As I write this, I am aware of the fragility of my own knowledge of Atieno's many-stranded career as a scholar and citizen.  I ask those reading this to understand that Atieno is here and yet not quite here in this most difficult time of writing about a dear colleague, lost to me.  It is Atieno, his hand, and his thought that are missed at this time of writing.  I ask those who also knew him and who knew some of these and still other strands of his life to contribute their recollections of appreciation towards the recomposition of a life, not in an effort to produce a coherent, organic whole - because he for sure would not have accepted this-but to recognize the intersections of the many parts of his life with the many parts of the world he lived, and spoke about, and surely dreamed about.

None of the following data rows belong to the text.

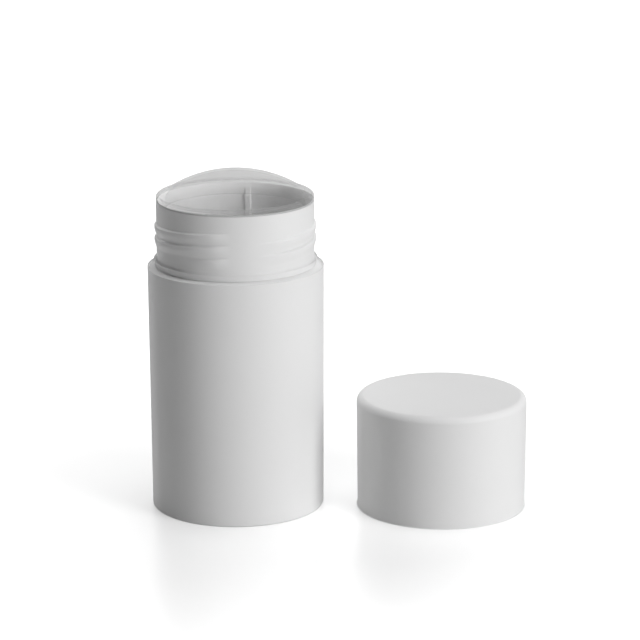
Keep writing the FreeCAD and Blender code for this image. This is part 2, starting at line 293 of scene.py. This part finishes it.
# Product tube: holds the stick, and its upper end is the neck with the thread for the cap.
# One moulding with a collar, a double-start thread broken at the two parting lines of its
# mould, and four ribs in the bore that keep the platform from turning.
tube_low, tube_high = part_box("inner_tube")
neck_top = tube_high.z
tube_foot = tube_low.z
neck_radius = 21.0 * MM
bore_radius = 19.7 * MM
collar_radius = 21.75 * MM
collar_height = 2.05 * MM
collar_top = shoulder_height + collar_height
collar_foot_round = 0.15 * MM
collar_top_round = 0.4 * MM
tube_foot_round = 0.3 * MM
neck_rim_round = 0.25 * MM
mouth_lead_in_width = 0.85 * MM
mouth_lead_in_depth = 1.4 * MM
# Height of the band at the top of the neck that is painted grey, as a painted shadow under the
# seal's flange.
painted_shadow_band = 0.35 * MM
snap_bead_radius = 21.3 * MM
snap_bead_foot = 2.2 * MM
snap_bead_lead_in = 0.6 * MM
snap_bead_top = 3.2 * MM
tube_floor_top = 12.4 * MM
tube_floor_bottom = 10.8 * MM
tube_floor_round = 0.1 * MM
bearing_radius = 4.05 * MM
thread_lead = 6.7 * MM
thread_height = 0.5 * MM
thread_half_crest = 0.3 * MM
thread_upper_flank = 0.5 * MM
thread_lower_flank = 2.3 * MM
thread_turn = 406
thread_run_out = 32
thread_end = 78.8 * MM
parting_angle = 276.8
parting_half_gap = 3.05 * MM
parting_left_taper = 5.5 * MM
parting_right_taper = 11.0 * MM
key_rib_angle = 81.5
key_rib_half_width = 0.8 * MM
key_rib_depth = 0.6 * MM
key_rib_top = 80.5 * MM
key_rib_foot = 12.5 * MM


def eased(share):
    """0 to 1 with level ends, for a share of the way that is cut off at 0 and 1."""
    share = min(max(share, 0), 1)
    return share * share * (3 - 2 * share)


def ridge_share(above_middle):
    """The ridge's height as a share of its crest's; its lower flank is the gentler one."""
    if above_middle > 0:
        return eased(1 - (above_middle - thread_half_crest) / thread_upper_flank)
    return eased(1 - (-above_middle - thread_half_crest) / thread_lower_flank)


def neck_thread(angle, z):
    """How far the thread's ridges stand out of the neck; they fade out at the parting lines."""
    off_parting = (angle - parting_angle + 90) % 180 - 90
    past_gap = math.radians(abs(off_parting)) * neck_radius - parting_half_gap
    if past_gap < 0:
        return 0
    tallest = 0
    for start in (0, 180):
        behind = (parting_angle + start - angle) % 360
        while behind <= thread_turn:
            share = ridge_share(z - (thread_end - thread_lead * behind / 360))
            tallest = max(tallest, share * eased((thread_turn - behind) / thread_run_out))
            behind += 360
    taper = parting_right_taper if off_parting > 0 else parting_left_taper
    return thread_height * tallest * eased(past_gap / taper)


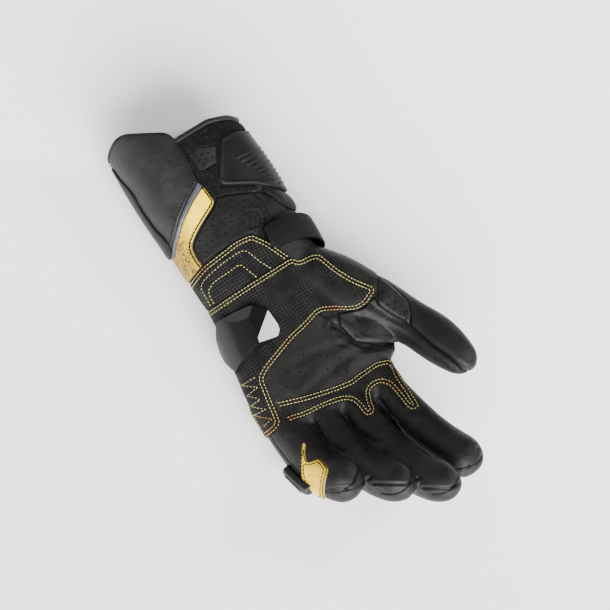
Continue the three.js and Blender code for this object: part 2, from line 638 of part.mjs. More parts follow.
// The gauntlet: lining, bound edge, outer leather with its stripes, and what is on the lining
const cuffEnd = block([-REACH, HAND_START - GAP / 2], [-REACH, REACH], [0, REACH]);
const lining = skin.intersect(cuffEnd);
addMesh("cuff_lining", lining.intersect(prism(layout, OUTLINES.cuffLining, -REACH, REACH)), LOOP_BLACK, 0.9);
const binding = form(0)
  .subtract(form(-BINDING.thick))
  .intersect(prism(layout, shifted(OUTLINES.cuffLining, -BINDING.wide), -REACH, REACH))
  .subtract(prism(layout, shifted(OUTLINES.cuffLining, -GAP), -REACH, REACH))
  .intersect(block([-REACH, -WRIST_X], [-REACH, REACH], [0, REACH]));
addMesh("cuff_edge_binding", binding, LEATHER_BLACK);
addMesh("cuff_flap", layer(OUTLINES.flap, GAP, FLAP, CUFF_SEAM_Z + GAP), LEATHER_BLACK);
addMesh("cuff_grey_stripe", layer(OUTLINES.greyStripe, GAP, FLAP, CUFF_SEAM_Z + GAP), GREY, 0.6);
addMesh("cuff_gold_panel", layer(OUTLINES.goldPanel, GAP, FLAP, CUFF_SEAM_Z + GAP), GOLD, 0.6);
const cuffOuter = form(GAP + FLAP).subtract(form(GAP));
addMesh("cuff_back", cuffOuter.intersect(prism(plan, CUFF_BACK, 0, CUFF_SEAM_Z)), LEATHER_BLACK);
const windowHole = prism(layout, OUTLINES.window, -REACH, REACH);
const loopField = layer(OUTLINES.loopField, GAP, FACING, CUFF_SEAM_Z + GAP).subtract(windowHole);
addMesh("cuff_loop_field", loopField, LOOP_BLACK, 0.95);
const windowPane = layer(shrunk(OUTLINES.window, WINDOW_SHARE), GAP, FACING - GAP, CUFF_SEAM_Z + GAP);
addMesh("cuff_window", windowPane, LEATHER_BLACK);

// The ribbed panel, whose ribs are sunk a little into it
let ribbedPanel = layer(OUTLINES.ribbedPanel, GAP, RIB_PANEL, CUFF_SEAM_Z + GAP);
for (let k = 0; k < RIBS.count; k++) {
  const near = RIBS.first + k * RIBS.pitch;
  const far = near + RIBS.wide;
  const from = RIBS.from + k * RIBS.step;
  const strip = [[near, from], [far, from], [far, RIBS.to], [near, RIBS.to]];
  ribbedPanel = ribbedPanel.add(layer(strip, RIB_PANEL, GAP + RIBS.rise, CUFF_SEAM_Z + GAP));
}
addMesh("cuff_ribbed_panel", ribbedPanel, RUBBER, 0.55);
addMesh("wrist_perforated_panel", layer(OUTLINES.wristPanel, GAP, FACING, CUFF_SEAM_Z + GAP), LEATHER_BLACK);
addMesh("wrist_gusset", layer(OUTLINES.wristGusset, GAP, GUSSET, CUFF_SEAM_Z + GAP), LEATHER_BLACK);
const forearmGuard = layer(OUTLINES.forearmGuard, 2 * GAP + FLAP, GUARD.forearm, FINGER_EDGE_Z);
addMesh("forearm_guard", forearmGuard, RUBBER, 0.5);

export default glove;
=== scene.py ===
# A left-hand leather racing glove that lies palm up: how each of its panels looks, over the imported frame.
import math

import bmesh
import bpy
import numpy as np
from mathutils import Matrix, Vector
from mathutils.bvhtree import BVHTree


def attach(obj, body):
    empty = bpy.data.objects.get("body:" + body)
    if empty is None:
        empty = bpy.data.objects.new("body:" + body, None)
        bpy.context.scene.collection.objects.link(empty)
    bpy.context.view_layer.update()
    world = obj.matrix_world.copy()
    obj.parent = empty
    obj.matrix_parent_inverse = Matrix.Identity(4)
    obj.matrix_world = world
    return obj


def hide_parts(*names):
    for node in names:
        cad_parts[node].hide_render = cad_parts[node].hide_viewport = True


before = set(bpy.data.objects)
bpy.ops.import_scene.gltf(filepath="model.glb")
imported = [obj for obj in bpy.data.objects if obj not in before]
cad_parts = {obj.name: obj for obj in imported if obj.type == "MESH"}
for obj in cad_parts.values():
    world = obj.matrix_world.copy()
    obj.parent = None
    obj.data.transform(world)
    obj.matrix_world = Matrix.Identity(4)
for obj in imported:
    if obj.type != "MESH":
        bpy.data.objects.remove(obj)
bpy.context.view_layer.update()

# The view. The glove lies on its back and is seen from above the little finger's side, nearly square on
# to the palm. The palm's panels are laid out on that same plane, in millimetres along it towards the
# fingers and across it towards the thumb, from the crease of the wrist. Other points count x from there.
# Many of the outlines were picked on the photo in pixels and turned into these millimetres, at 0.70 mm for
# one pixel, outside this script.
MM = 0.001
WRIST_X = 60
WRIST_Z = 31
ROLL, PITCH, TURN = np.radians([26, 10, 57])
ALONG = np.array([math.cos(PITCH), math.sin(PITCH) * math.sin(ROLL), -math.sin(PITCH) * math.cos(ROLL)])
ACROSS = np.array([0, math.cos(ROLL), math.sin(ROLL)])
OUT = np.cross(ALONG, ACROSS)
VIEW_WIDE = 427
VIEW_MIDDLE = (41, 13)
CAMERA_AWAY = 2500


def placed(points):
    """Millimetres from the crease of the wrist as metres in the frame."""
    return (np.asarray(points, float) + [WRIST_X, 0, 0]) * MM


def on_layout(a, b, height=0):
    """A point of the layout plane, or one that stands off it."""
    return np.array([0, 0, WRIST_Z]) + a * ALONG + b * ACROSS + height * OUT


camera = bpy.data.objects.new("camera", bpy.data.cameras.new("camera"))
bpy.context.scene.collection.objects.link(camera)
camera.data.lens = camera.data.sensor_width * CAMERA_AWAY / VIEW_WIDE
camera.data.clip_end = 10
right = ALONG * math.cos(TURN) + ACROSS * math.sin(TURN)
up = ACROSS * math.cos(TURN) - ALONG * math.sin(TURN)
camera.matrix_world = Matrix.Translation(placed(on_layout(*VIEW_MIDDLE, CAMERA_AWAY))) @ Matrix(
    np.column_stack([right, up, OUT]).tolist()
).to_4x4()
bpy.context.scene.camera = camera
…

        This is not one of those times, and there will never be another time, but there were times, episodes of intensive work together, when we could and would complete each other's sentences and paragraphs even if we might not agree on the point at hand.  Atieno's head was "full of books" and my study table became full of yellow pads filled by Atieno's hand.  I sent him stuff off my computer; he augmented, adjusted, rewrote; I added, rewrote, refined; he refined and revised; I cleaned up; he cleaned up; papers, chapters, and books co-authored appeared.  We searched among other duties and sometimes dire constraints to find times to work side-by-side.  I traveled to Houston.  He traveled to Ann Arbor.  We once somehow found a midway point at Tri-Cities Airport in Johnson City, Tennessee, and worked in a motel room near the airport.  We continued writing in the airport lounge as we waited for our respective flights, even becoming common witnesses to the crash of a small plane on the runway in our line of vision.  We worked together in and around a series of incredibly rich workshops Atieno organized through the Center for Cultural Studies at Rice University.  In 1986, we organized our schedules to meet in Beyreuth to complete Siaya, but while we met, the work was not really possible, as Atieno had just been released from some terrible weeks in detention in Kenya that began with his return from the academic year stay at Johns Hopkins.  We shared a book manuscript but I could not know what he had experienced in that confinement in Kenya.  Later, we arranged to meet and work for 24 hours in Basel, where he was for a month a visiting professor, but this too did not happen for reasons too silly to relate here.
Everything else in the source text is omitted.